Companies whose business depends on internet to a significant extent and for whom online contact is becoming increasingly essential are confronted by a much higher tempo of change. Software is changing much faster and, as a consequence, so is its market. For a business information provider of financial management like Graydon – a Dutch company founded in 1862 – it is essential to get its service provision online in optima forma. Because anyone can start up a new similar company tomorrow. For companies in retail, fintech and ICT, digital transformation is mainly a matter of keeping in the game.

If you go for it and you want to make the digital transition count, you have to accept that the flow of changes has a human aspect.

The only constant factor

The flow of changes and subsequent growing complexity has a huge impact on an organisation’s people. It is not just an “IT hobby”, it’s a challenge that, for the most part, older companies can’t handle, otherwise they would already have done so. Every company has legacy, not only in IT but also in corporate culture. Departments like Backoffice, Sales and Marketing have to make a big shift in how they think and work. Events and campaigns are evolving into marketing processes. The time an organisation has to get a new product to market is much shorter than it has ever been, because customers expect it and because competitors can also do it.

I see that the successful companies have accepted these changes all the way to the boardroom. They understand that to get a grip on the market; they have to accept that change is the only constant factor. As the IT methodology, scrum brings the necessary speed and flexibility but for the management it can be a hell on Earth. Scrum is not easy to control, there is a lack of transparency and you have to trust fully in the knowledge and ability of the team.


Agile product development

To deal with the different needs of the organisation and management, we developed our own method to make change manageable. Agile product development is a model for making clear choices: where are we going to focus our change? Where do we want to be better and where is the most value for the user and our client? We begin a project with a track 0, where we create and establish the vision of the product, the technology and the collaboration together with the client.

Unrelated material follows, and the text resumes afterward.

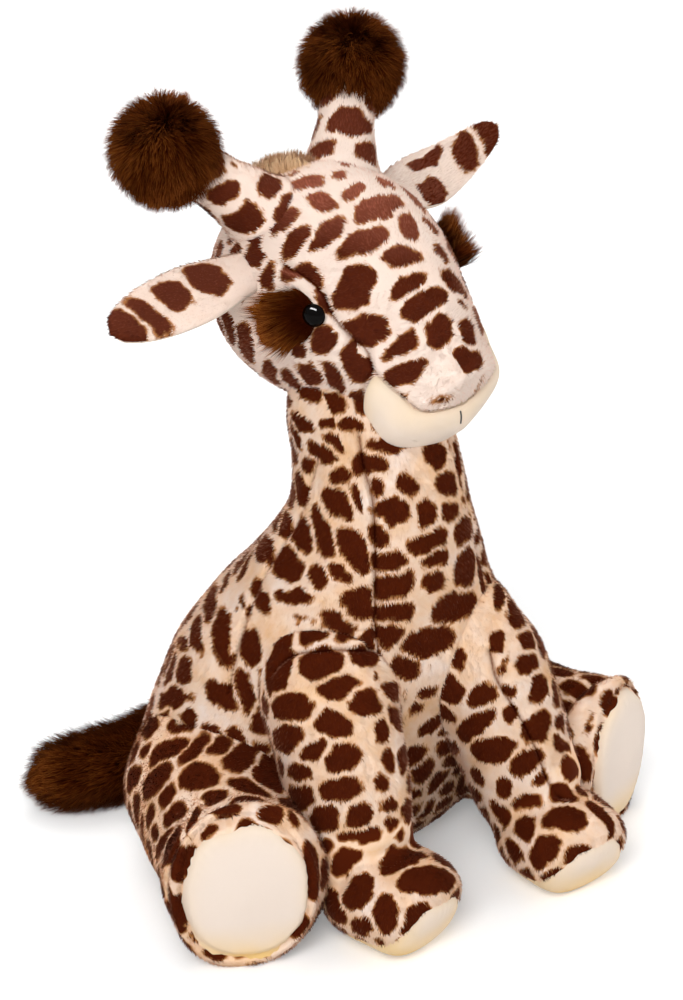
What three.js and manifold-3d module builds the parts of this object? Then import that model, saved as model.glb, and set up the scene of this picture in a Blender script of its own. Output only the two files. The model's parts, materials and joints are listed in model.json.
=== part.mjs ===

That is not only the starting point for cooperation but it also immediately verifies which ideas are good for the organisation and where the focus must come. In sprints we work towards a product launch, as part of a larger roadmap to leads to ongoing product innovation.

After three or four sprints we make a commitment on the end product, based on the insights gained and the trust that has been built up. Depending on the project, we work with a single client team or a multi client team, often composed of people from and from the client. This massively improves the collaboration and ensures a greater measure of predictability and clarity, whereby stakeholders acquire the necessary transparency.


Focus and clarity

You don’t go into agile product development because it’s hip in the market. It is no abracadabra solution to all problems. It demands trust among the parties, to give scope to changes and for the end result to be a shared responsibility. Only by looking the reality in the eye together can you deal with it, consulting on each step and constantly checking the result. The whole team is intensively engaged in the choices and the development of the product.

This way of working makes your company flexible and the product development clear. Everyone knows where you stand and which path we are taking, which creates an operational calm. And that helps you get a real grip on change.